-- Begin --

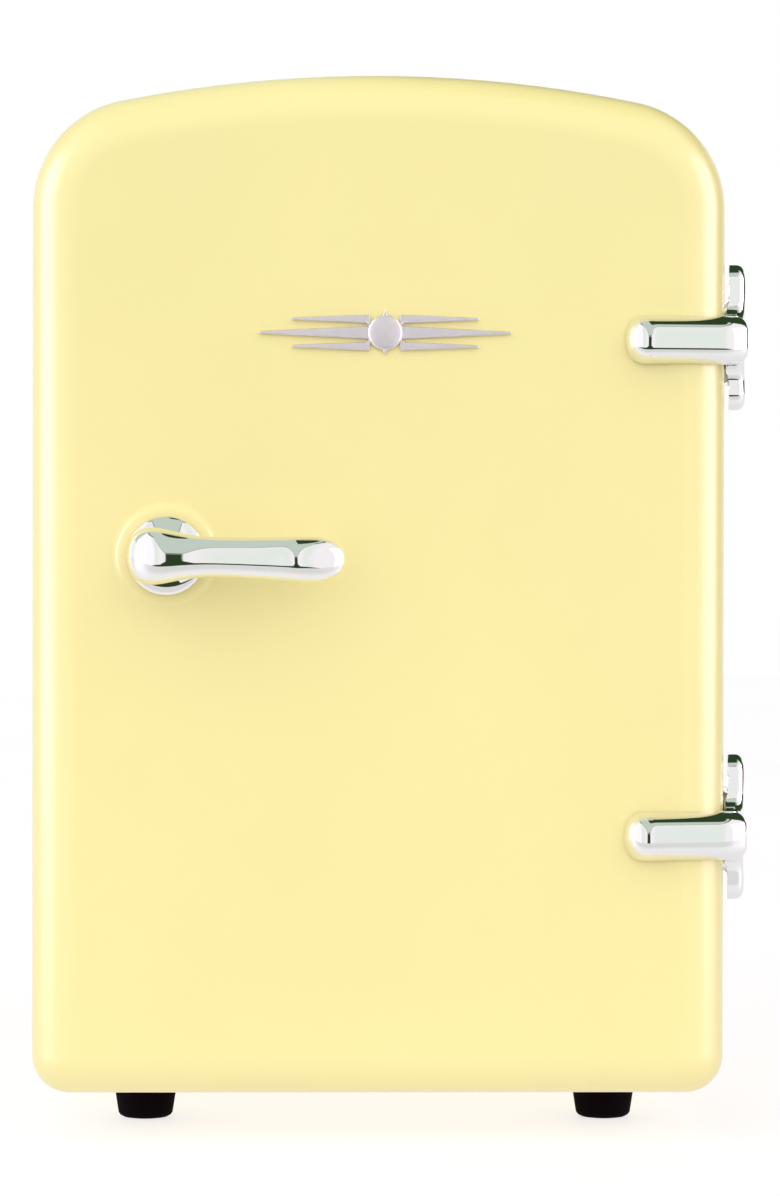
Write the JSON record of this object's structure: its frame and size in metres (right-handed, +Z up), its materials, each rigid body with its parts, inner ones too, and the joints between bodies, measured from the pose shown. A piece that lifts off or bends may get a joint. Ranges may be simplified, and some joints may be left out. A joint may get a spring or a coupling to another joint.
{
  "type": "mini fridge",
  "caption": "Tabletop thermoelectric fridge with an arched top, a full-height hinged door with chrome strap hinges and lever pull, a sliding shelf and a lift-out door bin.",
  "frame": {"origin": "centre of the object's bounding box in X and Y, at the plane the feet stand on", "axes": "+X to the viewer's right (hinge side), +Y to the back (the door faces -Y), +Z up"},
  "size_m": [0.1902, 0.2744, 0.283],
  "materials": {
    "yellow_gloss": "gloss",
    "white_plastic": "satin",
    "seal_grey": "matt",
    "foam": "matt",
    "steel": "satin",
    "clear_plastic": "clear",
    "aluminium": "satin",
    "ceramic": "matt",
    "black_plastic": "satin",
    "red_plastic": "gloss",
    "circuit_board": "satin",
    "chrome": "mirror",
    "black_rubber": "matt"
  },
  "bodies": {
    "cabinet": {"outer_shell": "yellow_gloss", "rear_cover": "yellow_gloss", "inner_liner": "white_plastic", "cabinet_insulation": "foam", "strike_plate": "steel", "cold_plate": "aluminium", "cold_block": "aluminium", "heat_sink": "aluminium", "cooling_module": "ceramic", "fan_frame": "black_plastic", "fan_grille": "black_plastic", "ac_inlet": "black_plastic", "dc_inlet": "black_plastic", "switch_bezel": "black_plastic", "status_led": "red_plastic", "control_board": "circuit_board", "module_lead": "red_plastic", "fan_lead": "black_plastic", "foot_front_left": "black_rubber", "foot_rear_left": "black_rubber", "foot_front_right": "black_rubber", "foot_rear_right": "black_rubber", "cover_screw_lower_left": "steel", "fan_screw_lower_left": "steel", "cover_screw_upper_left": "steel", "fan_screw_upper_left": "steel", "cover_screw_lower_right": "steel", "fan_screw_lower_right": "steel", "cover_screw_upper_right": "steel", "fan_screw_upper_right": "steel", "hinge_bracket_upper": "chrome", "hinge_pin_upper": "steel", "bracket_screw_upper_1": "steel", "bracket_screw_upper_2": "steel", "hinge_bracket_lower": "chrome", "hinge_pin_lower": "steel", "bracket_screw_lower_1": "steel", "bracket_screw_lower_2": "steel"},
    "door": {"door_panel": "yellow_gloss", "door_liner": "white_plastic", "door_gasket": "seal_grey", "door_insulation": "foam", "door_magnet": "steel", "front_badge": "chrome", "handle_rosette": "chrome", "handle_lever": "chrome", "hinge_arm_upper": "chrome", "handle_screw_upper": "steel", "hinge_arm_screw_upper_1": "steel", "hinge_arm_screw_upper_2": "steel", "hinge_arm_lower": "chrome", "handle_screw_lower": "steel", "hinge_arm_screw_lower_1": "steel", "hinge_arm_screw_lower_2": "steel"},
    "door_bin": {"door_bin": "clear_plastic"},
    "shelf": {"shelf": "clear_plastic"},
    "fan": {"fan_rotor": "black_plastic"},
    "rocker": {"switch_rocker": "black_plastic"}
  },
  "joints": [
    {"name": "door_swing", "type": "hinge", "parent": "cabinet", "child": "door", "pos_m": [0.0927, -0.06613, 0.1485], "axis": [0, 0, 1], "range_deg": [0, 120]},
    {"name": "door_bin_lift", "type": "slide", "parent": "door", "child": "door_bin", "axis": [0, 0, 1], "range_m": [0, 0.012]},
    {"name": "shelf_slide", "type": "slide", "parent": "cabinet", "child": "shelf", "axis": [0, -1, 0], "range_m": [0, 0.024]},
    {"name": "fan_spin", "type": "hinge", "parent": "cabinet", "child": "fan", "pos_m": [-0.0031, 0.12427, 0.158], "axis": [0, 1, 0], "continuous": true},
    {"name": "mode_switch", "type": "hinge", "parent": "cabinet", "child": "rocker", "pos_m": [-0.0411, 0.13097, 0.056], "axis": [1, 0, 0], "range_deg": [-11, 11]}
  ]
}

-- End --

Restate the listing above word for word.

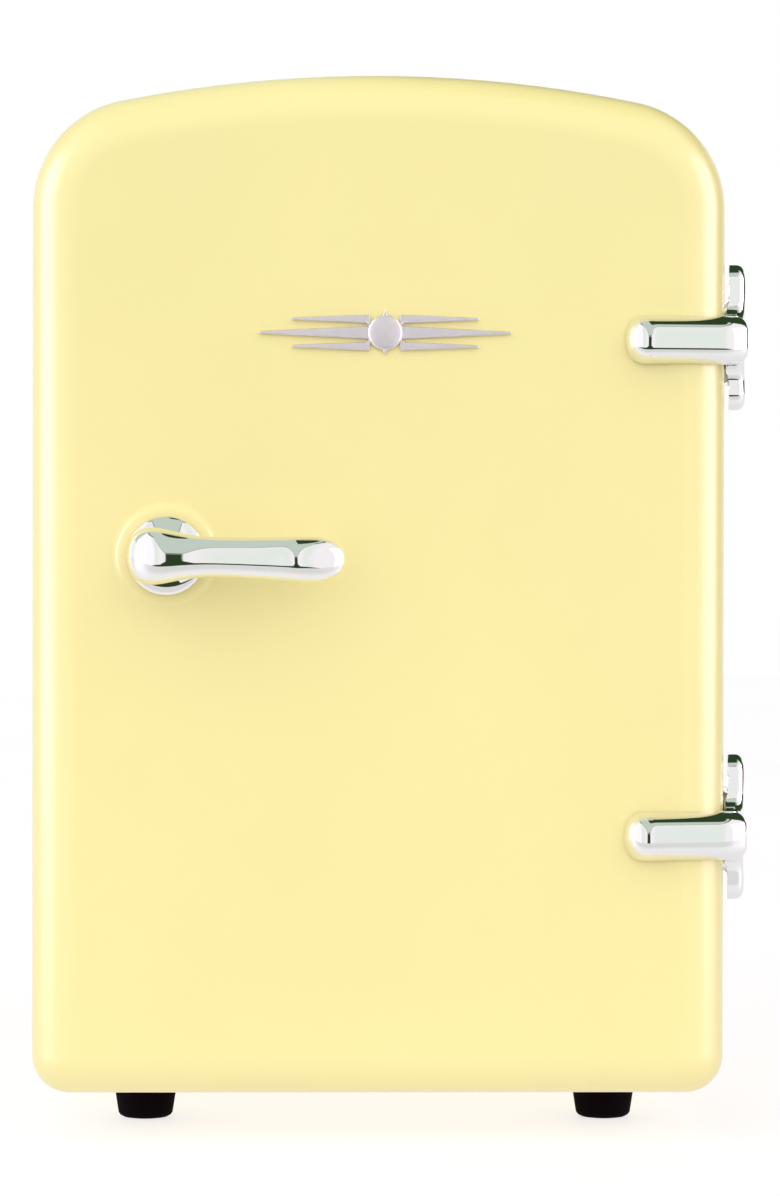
Write the JSON record of this object's structure: its frame and size in metres (right-handed, +Z up), its materials, each rigid body with its parts, inner ones too, and the joints between bodies, measured from the pose shown. A piece that lifts off or bends may get a joint. Ranges may be simplified, and some joints may be left out. A joint may get a spring or a coupling to another joint.
{
  "type": "mini fridge",
  "caption": "Tabletop thermoelectric fridge with an arched top, a full-height hinged door with chrome strap hinges and lever pull, a sliding shelf and a lift-out door bin.",
  "frame": {"origin": "centre of the object's bounding box in X and Y, at the plane the feet stand on", "axes": "+X to the viewer's right (hinge side), +Y to the back (the door faces -Y), +Z up"},
  "size_m": [0.1902, 0.2744, 0.283],
  "materials": {
    "yellow_gloss": "gloss",
    "white_plastic": "satin",
    "seal_grey": "matt",
    "foam": "matt",
    "steel": "satin",
    "clear_plastic": "clear",
    "aluminium": "satin",
    "ceramic": "matt",
    "black_plastic": "satin",
    "red_plastic": "gloss",
    "circuit_board": "satin",
    "chrome": "mirror",
    "black_rubber": "matt"
  },
  "bodies": {
    "cabinet": {"outer_shell": "yellow_gloss", "rear_cover": "yellow_gloss", "inner_liner": "white_plastic", "cabinet_insulation": "foam", "strike_plate": "steel", "cold_plate": "aluminium", "cold_block": "aluminium", "heat_sink": "aluminium", "cooling_module": "ceramic", "fan_frame": "black_plastic", "fan_grille": "black_plastic", "ac_inlet": "black_plastic", "dc_inlet": "black_plastic", "switch_bezel": "black_plastic", "status_led": "red_plastic", "control_board": "circuit_board", "module_lead": "red_plastic", "fan_lead": "black_plastic", "foot_front_left": "black_rubber", "foot_rear_left": "black_rubber", "foot_front_right": "black_rubber", "foot_rear_right": "black_rubber", "cover_screw_lower_left": "steel", "fan_screw_lower_left": "steel", "cover_screw_upper_left": "steel", "fan_screw_upper_left": "steel", "cover_screw_lower_right": "steel", "fan_screw_lower_right": "steel", "cover_screw_upper_right": "steel", "fan_screw_upper_right": "steel", "hinge_bracket_upper": "chrome", "hinge_pin_upper": "steel", "bracket_screw_upper_1": "steel", "bracket_screw_upper_2": "steel", "hinge_bracket_lower": "chrome", "hinge_pin_lower": "steel", "bracket_screw_lower_1": "steel", "bracket_screw_lower_2": "steel"},
    "door": {"door_panel": "yellow_gloss", "door_liner": "white_plastic", "door_gasket": "seal_grey", "door_insulation": "foam", "door_magnet": "steel", "front_badge": "chrome", "handle_rosette": "chrome", "handle_lever": "chrome", "hinge_arm_upper": "chrome", "handle_screw_upper": "steel", "hinge_arm_screw_upper_1": "steel", "hinge_arm_screw_upper_2": "steel", "hinge_arm_lower": "chrome", "handle_screw_lower": "steel", "hinge_arm_screw_lower_1": "steel", "hinge_arm_screw_lower_2": "steel"},
    "door_bin": {"door_bin": "clear_plastic"},
    "shelf": {"shelf": "clear_plastic"},
    "fan": {"fan_rotor": "black_plastic"},
    "rocker": {"switch_rocker": "black_plastic"}
  },
  "joints": [
    {"name": "door_swing", "type": "hinge", "parent": "cabinet", "child": "door", "pos_m": [0.0927, -0.06613, 0.1485], "axis": [0, 0, 1], "range_deg": [0, 120]},
    {"name": "door_bin_lift", "type": "slide", "parent": "door", "child": "door_bin", "axis": [0, 0, 1], "range_m": [0, 0.012]},
    {"name": "shelf_slide", "type": "slide", "parent": "cabinet", "child": "shelf", "axis": [0, -1, 0], "range_m": [0, 0.024]},
    {"name": "fan_spin", "type": "hinge", "parent": "cabinet", "child": "fan", "pos_m": [-0.0031, 0.12427, 0.158], "axis": [0, 1, 0], "continuous": true},
    {"name": "mode_switch", "type": "hinge", "parent": "cabinet", "child": "rocker", "pos_m": [-0.0411, 0.13097, 0.056], "axis": [1, 0, 0], "range_deg": [-11, 11]}
  ]
}